The mood darkened and the interview seemed beside the point. But as she does so smoothly on her show, DeGeneres shifted gears, asking her chef for an iced tea, and explained how her wife had helped her with her new special, attending every performance, giving feedback and appearing onstage.

DeGeneres said her wife also had a note about this interview. “Portia said: Just remember, the nicer they are, the more they are going to screw you,” DeGeneres said, smiling disarmingly.

Unsure how to respond, I replied awkwardly: “That’s good advice.” Then I started feeling self-conscious and several minutes later, asked my least-nice question, about the tabloid stories featuring anonymous complaints that she isn’t always kind to those she works with. “That bugs me if someone is saying that because it’s an outright lie,” she said. “The first day I said: ‘The one thing I want is everyone here to be happy and proud of where they work, and if not, don’t work here.’ No one is going to raise their voice or not be grateful. That’s the rule to this day.”

Minutes later, as if on cue, de Rossi entered in full riding gear. DeGeneres embraced her and shouted, “Baby, stop riding horses!”

De Rossi seemed unscathed, although her condition would worsen the next day, when she would have trouble concentrating. And as she bantered lovingly with her wife, she seemed charming and at ease, talking effusively about the special. “She’s just a bit more complicated than she appears on the show,” de Rossi said. “There’s more range of emotion.”

DeGeneres recently took the option to extend her contract — until the summer of 2020 — although she had been close to declining. On the question of leaving, she changes her mind all the time.

“I just think she’s such a brilliant actress and stand-up that it doesn’t have to be this talk show for her creativity,” de Rossi said. “There are other things she could tackle.”

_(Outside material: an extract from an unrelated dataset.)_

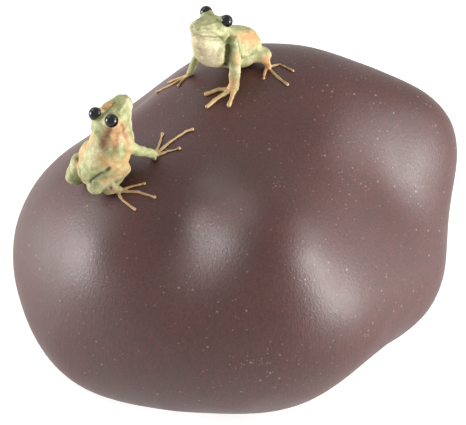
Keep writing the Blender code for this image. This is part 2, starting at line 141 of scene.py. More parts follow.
# The frogs, in steps. The place is where a frog sits, as shares of the stone's half length and half depth.
# Trunk, masses, legs and arms are (right, back, height above the stone, radius) from that place. The head
# has its middle and its turn as (heading from +X, pitch) in degrees. The chin is (forward, left, up,
# radius) on the head, and the eyes are set back, spread and raised from its middle. Each toe is a run of
# (right, back) points on the stone. A carved mark has how far it stands up, its half width, the wash on it
# if any, and its run. A wash has its slip, strength, half width and run. Both runs are (right, back, up)
# from the stone under the frog's place.
FROGS = {
    "shoulder_frog": {
        "place": (-0.56, -0.34),
        "trunk": [(-2.5, 0.3, 5.4, 4.5), (0.0, -0.1, 8.0, 5.2), (1.5, 0.7, 11.4, 5.1)],
        "masses": [(-2.4, 2.0, 7.4, 4.3), (10.7, 3.7, 1.0, 1.0), (11.0, 2.7, 0.9, 0.6)],
        "head": (0.9, -0.1, 17.6),
        "head_turn": (56, 17),
        "chin": (4.4, 0, -1.4, 2.6),
        "eye_radius": 1.6,
        "eye_spread": 2.3,
        "eye_height": 2.9,
        "eye_set_back": 0.9,
        "limbs": {
            "right leg": [(-2.6, -3.0, 4.1, 2.2), (3.8, -1.3, 4.3, 1.8), (0.2, -3.8, 2.2, 1.2),
                          (2.6, -3.2, 0.8, 0.8)],
            "left leg": [(-6.6, 3.4, 7.2, 2.2), (-8.0, 3.0, 4.5, 2.3), (-6.6, 7.0, 3.2, 1.7),
                         (-7.2, 5.1, 2.2, 1.2), (-4.5, 7.5, 0.8, 0.8)],
            "right arm": [(4.0, -1.1, 11.0, 1.6), (7.6, 1.1, 5.6, 1.25), (10.6, 3.5, 1.4, 1.0)],
            "left arm": [(-1.0, 4.3, 10.6, 1.6), (-0.6, 7.9, 5.2, 1.3), (1.0, 10.3, 1.3, 1.0)],
        },
        "toes": [
            ("thin", [(10.8, 3.9), (11.8, 6.3), (12.7, 9.9)]),
            ("thin", [(10.8, 3.9), (14.4, 7.1), (18.3, 9.8), (19.8, 10.2)]),
            ("thin", [(10.8, 3.9), (13.8, 4.7), (16.7, 5.2)]),
            ("thin", [(1.0, 10.3), (1.2, 12.9), (2.8, 15.3)]),
            ("thin", [(1.0, 10.3), (2.4, 12.3), (4.4, 13.5)]),
            ("thin", [(1.0, 10.3), (0.0, 12.7), (-0.2, 14.9)]),
            ("thin", [(2.4, -3.3), (5.4, -2.9), (8.7, -2.7)]),
            ("thin", [(2.4, -3.3), (7.0, -4.3), (11.2, -5.9)]),
            ("thin", [(2.4, -3.3), (3.6, -5.6), (6.6, -8.2)]),
            ("thin", [(-4.5, 7.5), (-2.8, 10.3), (-2.2, 13.1)]),
            ("thin", [(-4.5, 7.5), (-4.2, 10.9), (-5.0, 13.7)]),
            ("thin", [(-4.5, 7.5), (-6.0, 9.7), (-8.2, 11.3)]),
        ],
        # The dark green washes on the grooves below are painted shade
        "carving": [
            (-0.55, 0.45, ("shade_and_moss", 0.9, 0.35), [(-3.7, -4.0, 3.8), (-1.6, -4.8, 6.2), (0.8, -5.2, 8.4)]),
            (-0.3, 0.35, ("shade_and_moss", 0.7, 0.3), [(2.0, -4.0, 3.4), (3.1, -3.5, 3.7), (4.1, -2.4, 3.9)]),
            (-0.5, 0.4, ("shade_and_moss", 0.95, 0.35), [(0.9, -4.6, 2.2)]),
            (0.3, 0.4, ("orange", 1, 0.94), [(-1.8, -0.7, 21.4), (-0.4, 1.8, 21.0), (1.3, 1.9, 21.4)]),
            (-0.25, 0.35, ("shade_and_moss", 0.7, 0.3), [(-1.2, -1.4, 21.1), (0.3, -0.4, 21.1), (1.5, 0.9, 21.4),
                                               (2.4, 2.7, 21.7)]),
            (-0.2, 0.7, ("brown", 0.95, 1.12), [(1.2, -3.9, 18.3), (0.3, -4.1, 16.3), (-0.3, -3.8, 14.0)]),
            (0.15, 0.5, ("orange", 0.75, 1.36), [(-2.8, -1.2, 15.2), (-5.1, 1.2, 9.7), (-6.2, 0.3, 7.4)]),
            (-0.35, 0.5, ("shade_and_moss", 0.5, 0.4), [(-6.9, 2.2, 5.6), (-6.4, -1.7, 5.0), (-5.4, -2.6, 2.3)]),
            (-0.2, 0.5, ("orange", 0.85, 1.02), [(4.1, -2.3, 18.9), (4.7, -1.6, 15.5), (5.5, -2.3, 13.2)]),
        ],
        "washes": [
            ("orange", 0.9, 1.19, [(2.6, -3.5, 19.1), (3.1, -3.4, 16.9), (2.2, -3.8, 15.4)]),
            ("orange", 0.65, 1.8, [(-0.8, -4.7, 10.6), (0.6, -5.0, 9.9), (2.6, -4.6, 8.8)]),
            ("orange", 0.7, 0.85, [(2.0, -4.6, 10.6)]),
            ("orange", 0.85, 0.8, [(-6.9, 2.2, 7.0), (-7.0, 1.0, 4.4), (-5.2, -2.7, 2.1)]),
            ("orange", 0.7, 1.2, [(0.0, -4.4, 4.2), (3.8, -3.1, 6.1)]),
            ("orange", 0.7, 1.53, [(5.2, -2.4, 10.3), (4.8, -1.7, 6.8)]),
            ("brown", 0.7, 0.68, [(4.1, -2.3, 18.9), (4.7, -1.6, 15.5)]),
            ("brown", 0.65, 0.75, [(3.0, -3.3, 16.1), (2.4, -4.2, 13.2)]),
            ("brown", 0.7, 0.68, [(0.5, -4.7, 1.8), (1.9, -4.3, 1.1)]),
            ("brown", 0.55, 0.75, [(3.2, -3.4, 18.6), (3.7, -3.0, 17.3)]),
            # Painted shade: the two dark green washes that follow
            ("shade_and_moss", 0.6, 0.5, [(-9.2, 3.1, 3.0), (-8.8, 1.3, 1.4), (-8.2, 0.8, 0.0)]),
            ("shade_and_moss", 0.4, 0.4, [(0.3, -4.0, 18.1), (-0.7, -3.7, 14.6)]),
            ("cream", 0.9, 0.96, [(5.5, 3.5, 21.3), (6.2, 2.6, 19.5), (6.0, 2.4, 16.0), (6.4, 1.4, 13.2),
                                 (6.6, 0.8, 11.6)]),
            ("cream", 0.3, 1.0, [(-2.0, -3.5, 12.2), (-3.3, -4.0, 8.7)]),
            ("cream", 0.35, 0.8, [(-4.1, -4.3, 0.9), (-0.3, -4.5, 3.1), (3.2, -3.4, 4.8)]),
        ],
    },
    "summit_frog": {
        "place": (0.0, 0.24),
        "trunk": [(3.3, 2.0, 5.2, 5.1), (0.4, -0.2, 7.2, 5.2), (-3.1, -2.6, 9.8, 5.4)],
        "masses": [(1.3, -7.9, 1.0, 1.15), (2.1, -8.3, 0.9, 0.7), (-9.2, 1.8, 0.9, 0.9)],
        "head": (-3.3, -3.0, 14.9),
        "head_turn": (232, 20),
        "chin": (4.0, 0, -2.0, 2.7),
        "eye_radius": 1.55,
        "eye_spread": 3.05,
        "eye_height": 2.95,
        "eye_set_back": 0.2,
        "limbs": {
            "left leg": [(5.0, 0.2, 4.6, 2.5), (8.8, 0.4, 3.1, 1.95), (9.4, 0.0, 1.4, 1.1),
                         (10.0, -1.2, 0.8, 0.7)],
            "right leg": [(1.4, 4.8, 4.8, 2.5), (-1.4, 7.4, 3.8, 2.0), (1.2, 8.2, 2.0, 1.2),
                          (-1.4, 8.6, 0.8, 0.8)],
            "left arm": [(1.4, -5.0, 11.4, 1.9), (1.9, -6.6, 7.1, 1.5), (1.7, -7.9, 1.5, 1.25)],
            "right arm": [(-5.4, 2.0, 9.0, 1.4), (-7.4, 1.8, 5.2, 1.05), (-8.9, 1.8, 1.4, 0.9)],
        },
        "toes": [
            ("broad", [(1.2, -7.9), (-2.0, -7.5), (-5.1, -8.6)]),
            ("broad", [(1.2, -8.0), (-2.3, -10.4), (-4.7, -12.8)]),
            ("broad", [(1.6, -8.2), (1.2, -10.2), (0.4, -12.7)]),
            ("thin", [(-9.2, 1.9), (-12.2, 3.0), (-14.5, 4.0)]),
            ("thin", [(-9.2, 1.9), (-13.0, 0.6), (-17.3, 1.3)]),
            ("thin", [(-9.2, 1.9), (-11.0, 0.0), (-11.8, -1.8)]),
            ("thin", [(9.7, -0.6), (9.2, -2.4), (8.9, -4.6)]),
            ("thin", [(9.7, -0.6), (12.6, -4.8), (14.5, -6.7)]),
            ("thin", [(9.7, -0.6), (12.8, 0.4), (15.9, -2.0)]),
            ("thin", [(-1.4, 8.6), (-4.0, 9.0), (-6.6, 10.2)]),
            ("thin", [(-1.4, 8.6), (-3.0, 10.8), (-4.2, 13.4)]),
            ("thin", [(-1.4, 8.6), (-0.8, 11.2), (0.2, 13.8)]),
        ],
        # The dark green washes on the grooves below are painted shade
        "carving": [
            (-0.22, 0.35, ("shade_and_moss", 0.4, 0.3), [(-8.2, -8.5, 17.1), (-5.7, -9.3, 17.4), (-3.5, -8.2, 16.8),
                                               (-2.0, -7.3, 14.8), (-0.7, -6.2, 12.4)]),
            (-0.8, 0.5, ("shade_and_moss", 0.95, 0.55), [(0.1, -6.5, 11.4), (-0.1, -7.1, 8.9), (-0.5, -5.3, 4.7)]),
            (-0.35, 0.4, ("shade_and_moss", 0.6, 0.35), [(5.5, -2.7, 6.1), (6.4, -2.0, 6.3), (7.0, -1.3, 6.7)]),
            (-0.3, 0.35, ("shade_and_moss", 0.4, 0.4), [(2.5, -5.8, 12.7), (3.1, -6.4, 10.2), (3.5, -4.2, 6.2)]),
            (-0.25, 0.6, None, [(-5.7, -8.4, 18.2), (-4.3, -8.0, 17.6)]),
            (0.2, 0.5, None, [(-1.7, -6.7, 16.1), (0.7, -4.9, 13.1)]),
        ],
        "washes": [
            ("cream", 1, 3.0, [(-6.9, -8.9, 14.5), (-5.0, -7.9, 10.2), (-2.9, -7.2, 6.5)]),
            ("cream", 0.8, 1.4, [(-7.5, -8.7, 15.6), (-4.9, -8.8, 14.9), (-2.6, -7.4, 12.0)]),
            ("cream", 0.6, 1.44, [(-0.1, -4.2, 3.8), (3.1, -7.6, 6.0), (6.9, -1.0, 3.0)]),
            ("cream", 0.7, 0.8, [(-8.4, -6.2, 17.7)]),
            ("orange", 0.9, 0.77, [(2.2, -4.8, 13.1)]),
            ("orange", 1, 1.9, [(4.6, -1.4, 10.2), (6.4, 0.6, 9.4)]),
            ("orange", 0.7, 1.2, [(2.6, -3.4, 12.0), (4.6, -2.1, 9.8)]),
            ("orange", 0.8, 0.77, [(2.5, -7.2, 9.4), (2.2, -7.8, 8.0)]),
            ("orange", 0.95, 1.36, [(9.5, -1.4, 3.9), (10.4, -1.8, 1.7)]),
            ("orange", 0.9, 1.19, [(9.5, -2.0, 1.4), (8.8, -5.0, 0.9)]),
            ("orange", 0.75, 1.4, [(0.4, -8.3, 1.1), (1.4, -8.4, 2.6)]),
            ("brown", 0.6, 0.6, [(-4.0, -8.3, 13.4)]),
            ("brown", 0.5, 0.52, [(-5.9, -7.1, 8.2)]),
            ("brown", 0.7, 0.45, [(-2.3, -5.5, 4.7)]),
            ("brown", 0.55, 0.45, [(-1.7, -5.0, 4.4), (0.7, -7.7, 5.4)]),
            ("brown", 0.5, 0.52, [(3.1, -7.6, 5.9), (5.6, -1.0, 2.3), (8.5, -1.5, 3.5)]),
            # Painted shade: a dark green wash along the left arm
            ("shade_and_moss", 0.35, 0.8, [(1.3, -6.8, 12.0), (1.0, -7.2, 9.8)]),
        ],
    },
}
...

DeGeneres, who has largely done voice work in film, most famously as Dory in Finding Nemo, said she would love to do another movie and play “someone unappealing”; her wife mentions doing radio or a podcast.

“I don’t see the end of her show as her career ending,” de Rossi said.

DeGeneres smiled and considered the comment for a second. But she skipped the kindest response and went straight for the laugh: “You have a concussion. What do you know?”

Ellen-liners!

  • I have just learned that penguins are monogamous for life, which doesn’t really surprise me all that much because they all look exactly alike. It’s not like they’re going to meet a better-looking penguin someday.
  • I like my coffee like I like my men... I don’t drink coffee.
  • Can’t we just love everybody and judge them by the car they drive?
  • Come on, if you don’t win tonight it doesn’t mean you’re not a good person. It just means you’re not a good actor.
  • My point is, life is about balance. The good and the bad. The highs and the lows. The pina and the colada.